Moneycontrol
Last Updated : Mar 06, 2018 02:42 PM IST | Source: Moneycontrol.com

Portfolio tweak to focus on better earnings visibility: Replacing Axis Bank with Thirumalai Chemicals

We expect Thirumalai Chemicals' near term volume growth to come from increased capacity for food acids, fine chemicals, the improved operations from Malaysian subsidiary, followed by increased capacity for Phthalic Anhydride (+60,000 MT in 2019).

Moneycontrol Research @moneycontrolcom

Continuing with our effort to review our portfolio to reflect basket of high conviction ideas with better earnings outlook, we make one change in our Diwali Portfolio - replacing Axis Bank with Thirumalai Chemicals. The portfolio since its inception in October 2017, has delivered 17% return against 2% rise in the benchmark Nifty.

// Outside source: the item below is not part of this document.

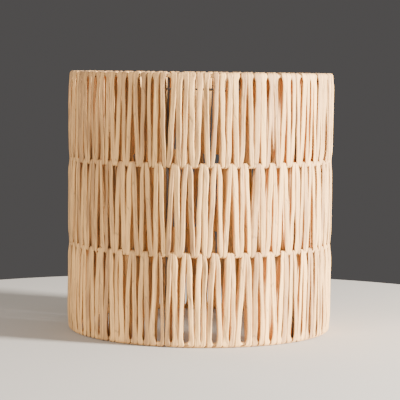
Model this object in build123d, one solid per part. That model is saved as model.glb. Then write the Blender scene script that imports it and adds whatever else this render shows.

For our earlier updates on portfoilo: Pls refer moil to replace IRB  and Moneycontrol portfolios

Why are we replacing Axis Bank?

We maintain our long-term conviction that Axis Bank will emerge as a winner from the banking sector clean-up exercise and hence accumulating the weakness has been recommended by our team. However, post the RBI’s circular on bad asset recognition, we expect elevated provision to impact near-term earnings.

Thirumalai Chemicals: Improved outlook backed by both volume & pricing

Looking at companies with improving earnings outlook, available at reasonable valuation, Thirumalai Chemicals caught our attention.

Thirumalai Chemicals (Market cap: 2038 cr) is the second‐largest manufacturer (Capacity: 140,000 MT) in the domestic Phthalic anhydride market (Size: 350,000 MT) used as a key ingredient for PVC (Poly Vinyl Chloride) having application for varied industries viz. construction, medical and electrical insulations.  Additionally, company’s Malaysian subsidiary (~25% of Sales) manufactures maleic anhydride (Capacity: 45,000 MT) used for food acids, oil additives and polyester resins.

We are encouraged by company’s recent earnings traction in domestic business and the turnaround in Malaysian subsidiary. Domestic business has fared well in recent times due to improving pricing trend, supply tightness and subdued raw material cost (ortho xylene).

We expect near term volume growth to come from increased capacity for food acids, fine chemicals, the improved operations from Malaysian subsidiary, followed by increased capacity for Phthalic Anhydride (+60,000 MT in 2019).

Based on recent quarterly results, we had upgraded our earnings expectations. Currently stock is trading at a multiple of 10.1x 2019e earnings, which is reasonable and at a discount compared to peers in the chemical universe.